The latter are eagerly sought after, are quite salable, and are carried about the persons of fast young men about town, with intent, upon opportunity, to influence the passions of women. They are the solace of the aged sport, who, having lost all recollection of the ordinary affairs of his youth, still fondly retains the memory of the amours of his younger days, and of the orgies of his middle age. Then recalling with sadness the first appearance of the lamentable indications of his decline, he contentedly yields the passing of his power—“sans teeth, sans eyes, sans taste, sans everything.”
These are the men, who, if they had lived in the early days of the Roman Empire at or about the date of the Floralian games, would have been the principal patrons, or, if at the time of the prevalence of the Bacchanalian mysteries, the prominent members, of societies organized for the purpose of gratifying unnatural desires; or if they had been Romans in the declining days of that empire would have figured as the most frantic and most lustful of the worshippers of Priapus.

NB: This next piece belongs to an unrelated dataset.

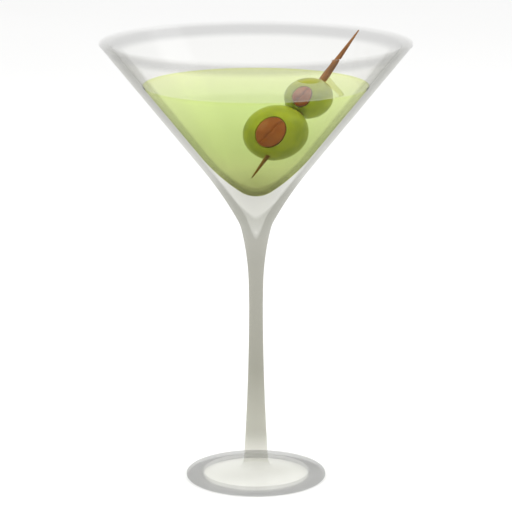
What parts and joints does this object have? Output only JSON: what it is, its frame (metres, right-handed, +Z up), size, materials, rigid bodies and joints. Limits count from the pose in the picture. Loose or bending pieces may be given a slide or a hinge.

The methods of the vendors of obscene literature are innumerable, and all are formed along the lines of extreme caution and cunning. They are keen judges of human nature, quick to detect the inquisitive stranger, or the sporting gent of the town, and adroit in introducing their filthy stock. The purchaser is more than liable to be swindled in the deal, as the fakir requires immediate concealment of the purchase, which, when examined by the vendee in the quiet of his own room often turns out to be a harmless work resembling only in the binding the supposed purchase.